2David Dudley Field made a speech to the convention during the  morning session on
                  July 6. The New York Democrat objected to federal funding of local internal improvements
                  on constitutional grounds.
                  
            Robert Fergus, comp., Chicago River-and-Harbor Convention, 80-81; James Shaw, “A Neglected Episode in the Life of Abraham Lincoln,” Transactions of the Illinois State Historical Society (1922), 56.
                  
3Andrew Stewart had spoken in favor of internal improvements just prior to Field’s
                  speech.
                  
            Robert Fergus, comp., Chicago River-and-Harbor Convention, 80-81.
                  
4Thomas Hart Benton, a long-time Democratic Senator from Missouri, was one of  several leaders who wrote letters to be read at the convention. Benton
                  expressed support for federal funding of projects of “general and national importance”

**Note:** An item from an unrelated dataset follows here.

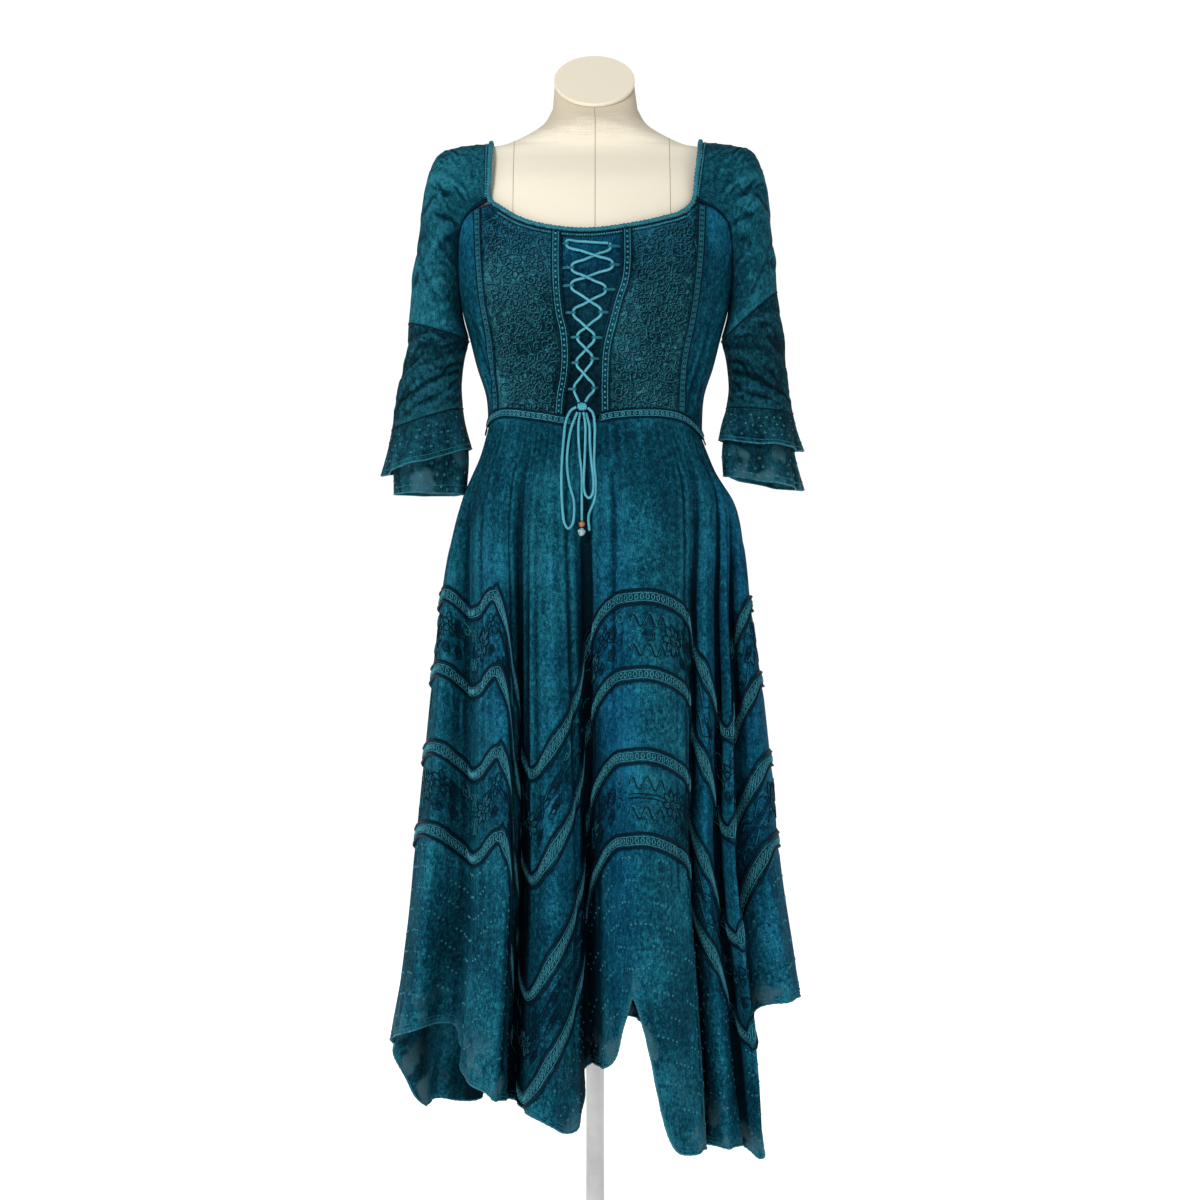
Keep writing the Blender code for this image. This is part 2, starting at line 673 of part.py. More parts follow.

                  but not for projects of “local or sectional objects.” He asserted that Congress alone
                  had the power to determine whether internal improvement projects were “national” or
                  “sectional.”
                  
         Robert Fergus, comp., Chicago River-and-Harbor Convention, 69-72.
                  
                                    Copy of Printed Document,  1 page(s),   Daily Missouri Republican (St. Louis), 12 July 1847, 2:2.